:: MATERIAL TO PROCESS ::

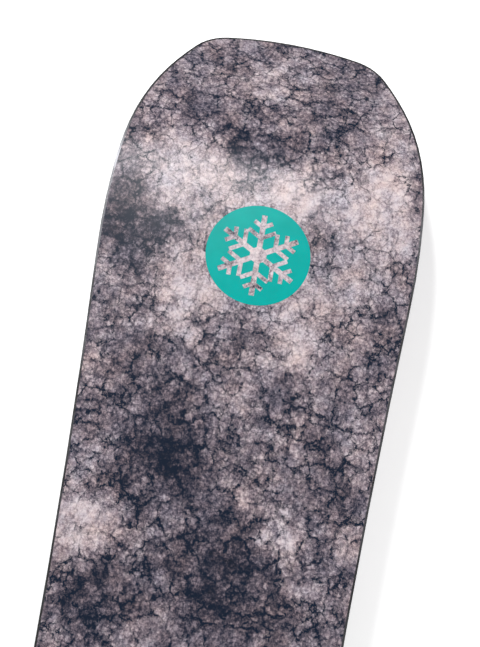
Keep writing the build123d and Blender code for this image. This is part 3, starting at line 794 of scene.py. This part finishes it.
def stitches(strap, cushion):
    """Short thread bars laid on the cushion along its edge."""
    laid = seam_points(strap, cushion)
    verts, faces = [], []
    travelled = 0.0
    for (here, out), (there, _) in zip(laid, laid[1:]):
        step = there - here
        travelled += np.linalg.norm(step)
        if travelled < STITCH_PITCH or np.linalg.norm(step) > LONGEST_SEAM_STEP:
            continue
        travelled = 0.0
        along = step / np.linalg.norm(step)
        away = np.cross(along, out)
        first = len(verts)
        for place, share in STITCH_RINGS:
            centre = here + along * place * STITCH_LENGTH + out * STITCH_LIFT
            for j in range(STITCH_SIDES):
                turn = 2.0 * math.pi * j / STITCH_SIDES
                ring = out * math.cos(turn) + away * math.sin(turn)
                verts.append(centre + ring * STITCH_RADIUS * share)
        add_tube_faces(faces, first, len(STITCH_RINGS), STITCH_SIDES)
        last = len(verts) - STITCH_SIDES
        faces.append(tuple(range(first, first + STITCH_SIDES)))
        faces.append(tuple(range(last + STITCH_SIDES - 1, last - 1, -1)))
    piece = new_piece(strap + "_thread_blank", verts, faces)
    piece.data.shade_smooth()
    return piece


def placed_copy(source, name, matrix):
    """A copy of a piece moved by a matrix, with its faces turned back if the matrix mirrors."""
    piece = link(bpy.data.objects.new(name, source.data.copy()))
    piece.data.transform(matrix)
    if matrix.determinant() < 0:
        piece.data.flip_normals()
    return piece


def finish_piece(piece, material, body):
    piece.data.materials.clear()
    piece.data.materials.append(material)
    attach(piece, body)
    return piece


def build_strap_pads(materials):
    for strap in STRAPS:
        cushion = strap_cushion(strap)
        tape = edge_tape(strap)
        thread = stitches(strap, cushion)
        for foot in FEET:
            matrix = foot_matrix(foot) @ strap_matrix(strap)
            body = f"{foot}_{strap}_strap"
            pad = placed_copy(cushion, f"{foot}_{strap}_cushion", matrix)
            finish_piece(pad, materials["pad_fabric"], body)
            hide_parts(f"{foot}_{strap}_pad")
            edge = placed_copy(tape, f"{foot}_{strap}_edge_tape", matrix)
            finish_piece(edge, materials["edge_tape"], body)
            sewn = placed_copy(thread, f"{foot}_{strap}_stitching", matrix)
            finish_piece(sewn, materials["thread"], body)
        for blank in (cushion, tape, thread):
            bpy.data.objects.remove(blank)


def foam_copy(node, name, voxel):
    """A new piece with a CAD node's shape in small even faces and softened edges."""
    piece = link(bpy.data.objects.new(name, frame["nodes"][node].data.copy()))
    weld = piece.modifiers.new("weld", "WELD")
    weld.merge_threshold = 1e-6
    remesh = piece.modifiers.new("remesh", "REMESH")
    remesh.mode = "VOXEL"
    remesh.voxel_size = voxel
    even = piece.modifiers.new("even", "SMOOTH")
    even.iterations = 3
    apply_modifiers(piece)
    piece.data.shade_smooth()
    return piece


def grooves(position, pitch, half_width):
    """1 in the middle of evenly spaced grooves and 0 outside them."""
    away = abs((position + pitch / 2) % pitch - pitch / 2)
    return 1.0 - smooth(away, half_width * 0.5, half_width)


def within(value, low, high):
    """1 between two limits and 0 outside them, with soft edges."""
    return smooth(value, low - SOFT_EDGE, low) * (1.0 - smooth(value, high, high + SOFT_EDGE))


def shape_footbed(local):
    """Chevrons under the foot, and rings round a shallow dish under the heel."""
    x, y, z = local.T
    top = smooth(z, *FOOTBED_TOP)
    chevrons = grooves(x + CHEVRON_SLOPE * abs(y), *CHEVRONS)
    chevrons = chevrons * within(x, *CHEVRON_LENGTH) * within(y, -CHEVRON_HALF, CHEVRON_HALF)
    heel = np.hypot(x - HEEL_X, y)
    rings = grooves(heel, *HEEL_RINGS) * within(heel, *HEEL_RING_RADII)
    rings = rings * (1.0 - smooth(x, *HEEL_RING_FRONT))
    dish = HEEL_DISH_DEPTH * (1.0 - smooth(heel, 0.0, HEEL_DISH_RADIUS))
    local[:, 2] = z - top * (GROOVE_DEPTH * np.maximum(chevrons, rings) + dish)


def shape_toe_ramp(local):
    """Straight grooves across the ramp."""
    x, y, z = local.T
    top = smooth(z, *TOE_RAMP_TOP)
    inside = within(x, *TOE_GROOVE_LENGTH) * within(y, -TOE_GROOVE_HALF, TOE_GROOVE_HALF)
    local[:, 2] = z - top * GROOVE_DEPTH * grooves(x, *TOE_GROOVES) * inside


def shape_calf_pad(local):
    """Pillows between moulded channels, on the side that the calf leans on."""
    lean = Matrix.Translation((PIVOT[0], 0.0, PIVOT[1]))
    lean = lean @ Matrix.Rotation(math.radians(FORWARD_LEAN), 4, "Y")
    drawn = moved(local, lean.inverted())
    away_x = drawn[:, 0] - SHELL_CENTRE_X
    radius = np.hypot(away_x, drawn[:, 1])
    inner = 1.0 - smooth(radius, *CALF_INNER_SIDE)
    slanted = grooves(drawn[:, 2] + CALF_GROOVE_SLOPE * abs(drawn[:, 1]), *CALF_GROOVES)
    spine = 1.0 - smooth(abs(drawn[:, 1]), *CALF_SPINE)
    deeper = radius + inner * CALF_GROOVE_DEPTH * np.maximum(slanted, spine)
    drawn[:, 0] = SHELL_CENTRE_X + away_x * deeper / radius
    drawn[:, 1] *= deeper / radius
    local[:] = moved(drawn, lean)


def build_foam(materials):
    """The footbed, toe ramp and calf pad of each binding, softened and grooved."""
    for foot in FEET:
        matrix = foot_matrix(foot)
        pieces = (
            ("footbed", FOOT_FOAM_VOXEL, shape_footbed, "board"),
            ("toe_ramp", FOOT_FOAM_VOXEL, shape_toe_ramp, "board"),
            ("highback_pad", CALF_FOAM_VOXEL, shape_calf_pad, f"{foot}_highback_assembly"),
        )
        for name, voxel, shape, body in pieces:
            piece = foam_copy(f"{foot}_{name}", f"{foot}_{name}_foam", voxel)
            local = moved(get_points(piece), matrix.inverted())
            shape(local)
            set_points(piece, moved(local, matrix))
            finish_piece(piece, materials["foam"], body)
            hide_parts(f"{foot}_{name}")


# ---------------------------------------------------------------- stage

def one_sided(name, colour, glow, height):
    """A pale surface that is only there when it is seen from its front."""
    graph = Graph(name)
    speckle = graph.noise(60.0, 3.0)
    shade = graph.ramp(speckle, [(0.3, tuple(c * 0.985 for c in colour)), (0.7, colour)])
    graph.set(base_color=shade, roughness=0.9, specular_ior_level=0.0)
    graph.set(emission_color=(1.0, 1.0, 1.0), emission_strength=glow)
    clear = graph.tree.nodes.new("ShaderNodeBsdfTransparent")
    facing = graph.tree.nodes.new("ShaderNodeNewGeometry")
    choose = graph.tree.nodes.new("ShaderNodeMixShader")
    graph.put(choose.inputs[0], facing.outputs["Backfacing"])
    graph.put(choose.inputs[1], graph.shader.outputs[0])
    graph.put(choose.inputs[2], clear.outputs[0])
    output = graph.tree.nodes["Material Output"]
    graph.put(output.inputs["Surface"], choose.outputs[0])
    half = STAGE_HALF
    corners = [(-half, -half, height), (half, -half, height), (half, half, height), (-half, half, height)]
    plane = new_piece(name, corners, [(0, 1, 2, 3)])
    plane.data.materials.append(graph.material)
    plane.visible_diffuse = False
    plane.visible_glossy = False
    plane.visible_transmission = False
    plane.visible_shadow = False
    return plane


def area_light(name, direction, distance, size, power, unlit, target):
    """A round lamp that faces the target, and leaves one kind of light out if it is named."""
    light = bpy.data.lights.new(name, "AREA")
    light.shape = "DISK"
    light.size = size
    light.energy = power
    lamp = link(bpy.data.objects.new(name, light))
    away = Vector(direction).normalized()
    lamp.location = target + away * distance
    lamp.rotation_mode = "QUATERNION"
    lamp.rotation_quaternion = away.to_track_quat("Z", "Y")
    lamp.visible_camera = False
    lamp.visible_glossy = unlit != "glossy"
    lamp.visible_diffuse = unlit != "diffuse"


def build_stage():
    one_sided("floor", *FLOOR)
    table = one_sided("backdrop", *TABLE)
    table.data.flip_normals()
    for name, settings in LAMPS_BELOW.items():
        area_light(name, *settings, INLAY_CENTRE)
    for name, settings in LAMPS_ABOVE.items():
        area_light(name, *settings, ABOVE_TARGET)
    world = bpy.data.worlds.new("studio")
    bpy.context.scene.world = world
    world.use_nodes = True
    nodes = world.node_tree.nodes
    background = nodes["Background"]
    background.inputs["Color"].default_value = (1.0, 1.0, 1.0, 1.0)
    ray = nodes.new("ShaderNodeLightPath")
    strength = nodes.new("ShaderNodeMapRange")
    strength.inputs["To Min"].default_value = ROOM_LIGHT
    strength.inputs["To Max"].default_value = ROOM_SEEN
    world.node_tree.links.new(ray.outputs["Is Camera Ray"], strength.inputs["Value"])
    world.node_tree.links.new(strength.outputs["Result"], background.inputs["Strength"])
    bpy.context.scene.view_settings.view_transform = "Standard"


def build_camera():
    data = bpy.data.cameras.new("camera")
    data.lens = LENS
    camera = link(bpy.data.objects.new("camera", data))
    forward = (CAMERA_AIM - CAMERA_PLACE).normalized()
    right = forward.cross(CAMERA_UP).normalized()
    up = right.cross(forward)
    rotation = Matrix((right, up, -forward)).transposed()
    camera.matrix_world = Matrix.Translation(CAMERA_PLACE) @ rotation.to_4x4()
    bpy.context.scene.camera = camera


materials = make_materials()
paint_frame(materials)
build_strap_pads(materials)
build_foam(materials)
build_stage()
build_camera()
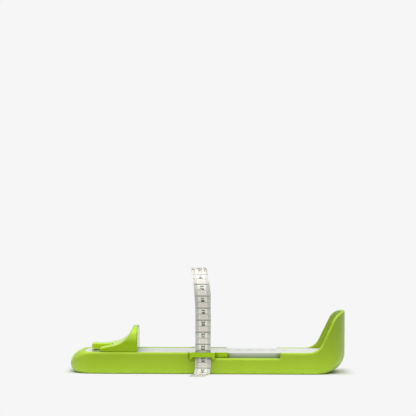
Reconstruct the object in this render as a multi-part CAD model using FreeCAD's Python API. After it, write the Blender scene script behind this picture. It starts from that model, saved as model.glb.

:: WRITTEN TASK ::
Gather and return every line that holds the string "body".

:: WRITTEN ANSWER ::
def finish_piece(piece, material, body):
    attach(piece, body)
            body = f"{foot}_{strap}_strap"
            finish_piece(pad, materials["pad_fabric"], body)
            finish_piece(edge, materials["edge_tape"], body)
            finish_piece(sewn, materials["thread"], body)
        for name, voxel, shape, body in pieces:
            finish_piece(piece, materials["foam"], body)